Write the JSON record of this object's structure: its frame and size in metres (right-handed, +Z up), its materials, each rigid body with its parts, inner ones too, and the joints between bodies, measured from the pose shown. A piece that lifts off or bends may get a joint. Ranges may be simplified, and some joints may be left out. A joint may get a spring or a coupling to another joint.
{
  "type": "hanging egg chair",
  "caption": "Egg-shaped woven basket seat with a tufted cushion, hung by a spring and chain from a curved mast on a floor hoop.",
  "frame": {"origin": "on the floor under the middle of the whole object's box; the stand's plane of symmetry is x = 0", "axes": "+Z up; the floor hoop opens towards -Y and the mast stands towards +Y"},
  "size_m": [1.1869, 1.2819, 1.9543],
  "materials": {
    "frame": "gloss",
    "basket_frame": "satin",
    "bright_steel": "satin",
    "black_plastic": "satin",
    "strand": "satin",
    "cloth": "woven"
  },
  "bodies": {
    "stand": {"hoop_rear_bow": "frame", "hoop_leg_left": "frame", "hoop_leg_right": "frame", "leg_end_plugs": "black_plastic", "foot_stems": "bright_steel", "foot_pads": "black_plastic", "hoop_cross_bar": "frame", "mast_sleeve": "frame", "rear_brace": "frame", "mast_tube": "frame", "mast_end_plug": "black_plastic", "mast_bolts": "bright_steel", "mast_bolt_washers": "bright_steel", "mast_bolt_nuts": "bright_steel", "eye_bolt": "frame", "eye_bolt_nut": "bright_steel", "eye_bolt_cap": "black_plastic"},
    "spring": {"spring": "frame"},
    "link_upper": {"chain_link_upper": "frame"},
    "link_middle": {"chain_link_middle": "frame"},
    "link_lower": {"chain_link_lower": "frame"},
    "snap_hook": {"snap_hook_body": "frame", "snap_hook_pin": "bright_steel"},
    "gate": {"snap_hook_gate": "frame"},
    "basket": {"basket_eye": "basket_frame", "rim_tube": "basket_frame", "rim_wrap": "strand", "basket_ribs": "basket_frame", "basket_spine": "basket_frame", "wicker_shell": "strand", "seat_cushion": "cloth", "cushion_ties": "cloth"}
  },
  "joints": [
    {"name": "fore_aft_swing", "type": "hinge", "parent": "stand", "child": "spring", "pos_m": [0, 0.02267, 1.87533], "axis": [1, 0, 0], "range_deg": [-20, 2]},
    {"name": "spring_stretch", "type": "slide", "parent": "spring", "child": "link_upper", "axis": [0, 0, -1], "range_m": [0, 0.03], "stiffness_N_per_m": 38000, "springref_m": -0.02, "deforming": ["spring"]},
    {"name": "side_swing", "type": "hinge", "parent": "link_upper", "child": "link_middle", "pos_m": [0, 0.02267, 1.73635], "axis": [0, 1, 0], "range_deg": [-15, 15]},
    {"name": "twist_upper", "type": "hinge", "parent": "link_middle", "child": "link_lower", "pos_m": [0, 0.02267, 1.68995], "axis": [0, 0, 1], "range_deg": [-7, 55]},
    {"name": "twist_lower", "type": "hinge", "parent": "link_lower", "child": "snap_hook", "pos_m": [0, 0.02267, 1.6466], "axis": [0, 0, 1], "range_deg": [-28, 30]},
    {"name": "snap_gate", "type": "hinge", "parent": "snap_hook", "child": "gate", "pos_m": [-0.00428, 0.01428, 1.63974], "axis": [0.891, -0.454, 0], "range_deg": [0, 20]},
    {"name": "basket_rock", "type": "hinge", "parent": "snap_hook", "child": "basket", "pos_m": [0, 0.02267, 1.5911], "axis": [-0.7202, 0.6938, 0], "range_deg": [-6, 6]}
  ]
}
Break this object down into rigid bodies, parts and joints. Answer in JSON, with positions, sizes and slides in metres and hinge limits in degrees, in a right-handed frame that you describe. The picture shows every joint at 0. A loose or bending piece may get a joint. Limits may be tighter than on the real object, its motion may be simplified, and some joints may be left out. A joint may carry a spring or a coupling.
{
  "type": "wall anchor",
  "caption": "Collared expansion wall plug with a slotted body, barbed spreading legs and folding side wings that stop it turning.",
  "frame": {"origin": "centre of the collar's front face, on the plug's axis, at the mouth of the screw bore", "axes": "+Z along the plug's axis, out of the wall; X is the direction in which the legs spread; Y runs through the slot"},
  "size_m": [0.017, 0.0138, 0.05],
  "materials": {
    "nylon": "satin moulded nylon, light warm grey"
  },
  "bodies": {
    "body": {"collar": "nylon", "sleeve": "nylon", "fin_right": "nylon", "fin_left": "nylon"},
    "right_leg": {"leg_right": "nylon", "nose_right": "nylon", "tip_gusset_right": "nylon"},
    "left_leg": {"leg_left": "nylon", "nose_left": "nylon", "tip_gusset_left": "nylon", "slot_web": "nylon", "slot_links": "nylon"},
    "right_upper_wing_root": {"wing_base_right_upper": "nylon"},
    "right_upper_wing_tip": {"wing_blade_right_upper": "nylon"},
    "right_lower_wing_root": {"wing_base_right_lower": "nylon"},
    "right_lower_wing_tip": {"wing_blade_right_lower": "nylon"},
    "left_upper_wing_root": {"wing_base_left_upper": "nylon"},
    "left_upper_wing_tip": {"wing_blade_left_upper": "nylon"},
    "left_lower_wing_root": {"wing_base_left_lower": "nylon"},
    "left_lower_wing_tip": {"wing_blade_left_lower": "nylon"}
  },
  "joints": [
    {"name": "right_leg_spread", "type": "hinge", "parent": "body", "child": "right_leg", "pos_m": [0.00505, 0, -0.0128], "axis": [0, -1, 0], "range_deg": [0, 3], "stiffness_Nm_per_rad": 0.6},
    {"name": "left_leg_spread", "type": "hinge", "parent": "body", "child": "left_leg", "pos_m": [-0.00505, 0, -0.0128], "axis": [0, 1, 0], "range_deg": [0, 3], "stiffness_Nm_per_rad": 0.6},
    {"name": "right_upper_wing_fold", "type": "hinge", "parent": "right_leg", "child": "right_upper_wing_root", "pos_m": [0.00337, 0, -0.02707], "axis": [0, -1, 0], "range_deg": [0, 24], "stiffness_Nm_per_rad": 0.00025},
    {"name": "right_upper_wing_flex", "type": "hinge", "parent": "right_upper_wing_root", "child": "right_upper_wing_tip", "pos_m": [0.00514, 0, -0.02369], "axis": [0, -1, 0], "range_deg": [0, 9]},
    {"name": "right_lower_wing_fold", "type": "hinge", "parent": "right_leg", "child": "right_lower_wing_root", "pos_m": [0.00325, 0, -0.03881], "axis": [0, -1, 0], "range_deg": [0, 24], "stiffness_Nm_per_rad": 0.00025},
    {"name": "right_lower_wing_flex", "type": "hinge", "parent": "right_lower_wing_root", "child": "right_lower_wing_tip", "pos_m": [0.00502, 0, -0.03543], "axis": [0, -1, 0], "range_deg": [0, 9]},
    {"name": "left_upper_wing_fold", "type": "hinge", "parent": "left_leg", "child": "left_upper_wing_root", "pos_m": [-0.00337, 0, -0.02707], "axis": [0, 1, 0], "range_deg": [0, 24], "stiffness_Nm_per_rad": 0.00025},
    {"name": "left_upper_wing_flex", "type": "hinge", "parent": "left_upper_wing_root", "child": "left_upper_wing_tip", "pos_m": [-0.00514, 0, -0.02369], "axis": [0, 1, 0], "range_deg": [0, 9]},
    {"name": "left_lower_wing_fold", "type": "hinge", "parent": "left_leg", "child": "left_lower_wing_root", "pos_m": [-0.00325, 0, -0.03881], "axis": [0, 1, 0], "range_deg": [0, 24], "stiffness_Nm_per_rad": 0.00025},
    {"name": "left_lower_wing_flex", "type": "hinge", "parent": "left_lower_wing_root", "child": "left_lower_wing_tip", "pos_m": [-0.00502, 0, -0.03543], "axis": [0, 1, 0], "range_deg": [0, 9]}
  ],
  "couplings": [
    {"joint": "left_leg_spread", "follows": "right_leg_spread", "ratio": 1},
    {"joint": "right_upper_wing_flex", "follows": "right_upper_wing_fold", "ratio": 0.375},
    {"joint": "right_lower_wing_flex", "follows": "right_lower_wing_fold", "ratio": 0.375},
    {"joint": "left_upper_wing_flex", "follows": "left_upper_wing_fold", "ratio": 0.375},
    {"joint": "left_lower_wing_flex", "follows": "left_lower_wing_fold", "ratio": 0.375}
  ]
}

***

→ **Problem**
Isolate the lines above that contain the word "rigid" and copy them.

→ **Exercise solution**
Write the JSON record of this object's structure: its frame and size in metres (right-handed, +Z up), its materials, each rigid body with its parts, inner ones too, and the joints between bodies, measured from the pose shown. A piece that lifts off or bends may get a joint. Ranges may be simplified, and some joints may be left out. A joint may get a spring or a coupling to another joint.
Break this object down into rigid bodies, parts and joints. Answer in JSON, with positions, sizes and slides in metres and hinge limits in degrees, in a right-handed frame that you describe. The picture shows every joint at 0. A loose or bending piece may get a joint. Limits may be tighter than on the real object, its motion may be simplified, and some joints may be left out. A joint may carry a spring or a coupling.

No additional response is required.